Cette approche renforce la sécurité juridique en fournissant un critère clair et objectif. L’indépendance n’est pas liée à la personnalité juridique formelle, mais à une autonomie de gestion et à la prise de risque économique. La solution adoptée est donc neutre et s’applique à toute forme d’organisation, qu’elle soit publique ou privée, garantissant que seuls les véritables opérateurs économiques soient soumis aux obligations déclaratives et de paiement de la TVA.
B. La portée du principe pour les collectivités publiques
La portée de cet arrêt est considérable pour l’ensemble des collectivités publiques de l’Union européenne. Il impose de considérer comme un assujetti unique une collectivité et ses services ou entités internes qui, bien qu’exerçant des activités économiques, fonctionnent sans autonomie financière et décisionnelle. Cette centralisation de la qualité d’assujetti au niveau de l’entité de tutelle a des conséquences directes sur les flux de TVA, notamment en permettant la déduction de la taxe payée en amont pour des activités qui, prises isolément au niveau d’une entité dépendante, n’ouvriraient pas droit à déduction.
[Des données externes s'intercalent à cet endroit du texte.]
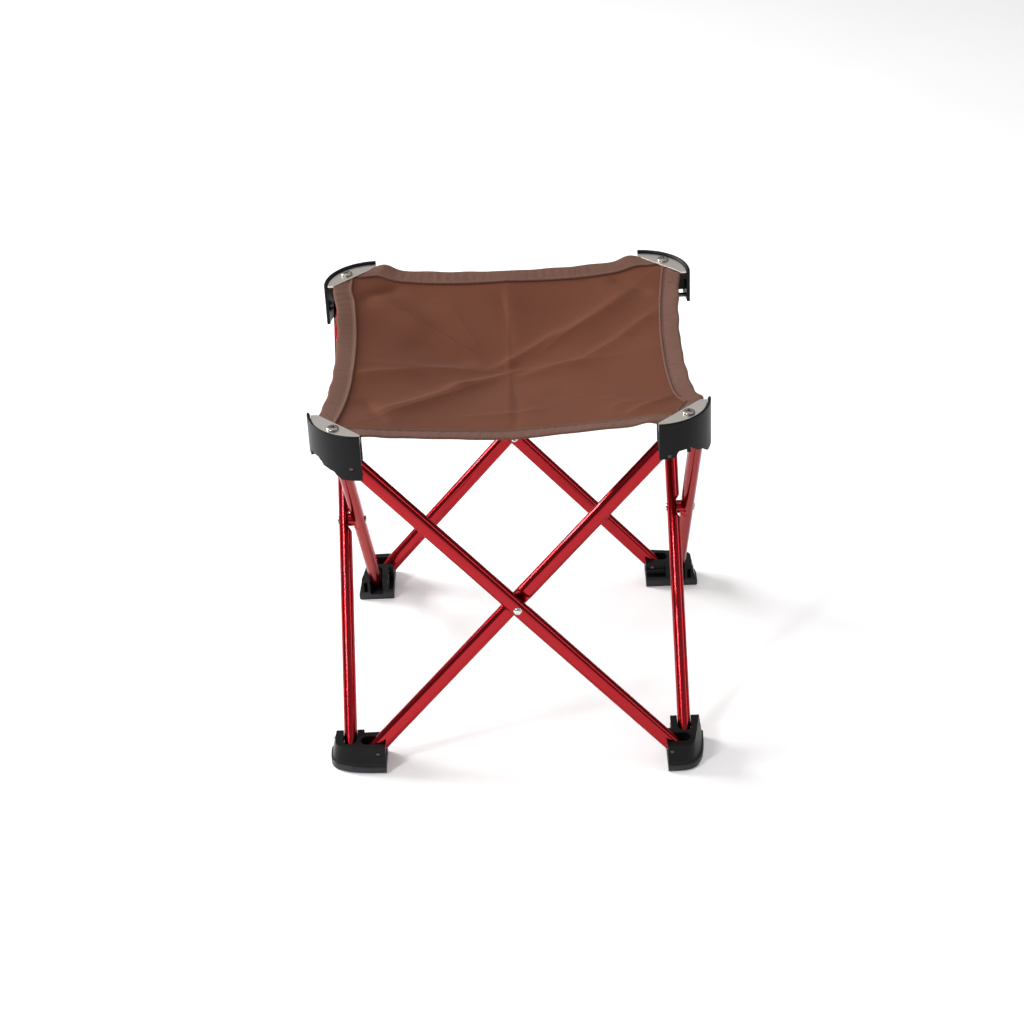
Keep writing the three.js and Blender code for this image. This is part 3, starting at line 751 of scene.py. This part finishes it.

Enfin, le refus de la Cour de limiter les effets de son arrêt dans le temps, malgré la demande du gouvernement polonais, souligne la force du principe énoncé. La Cour considère que cette interprétation aurait dû s’appliquer depuis l’entrée en vigueur de la directive. Cette absence de modulation temporelle confirme qu’il ne s’agit pas d’un revirement, mais de la confirmation d’un principe fondamental du système commun de TVA, obligeant les États membres à mettre leur pratique en conformité sans délai, y compris pour le passé, sous réserve des règles de prescription nationales.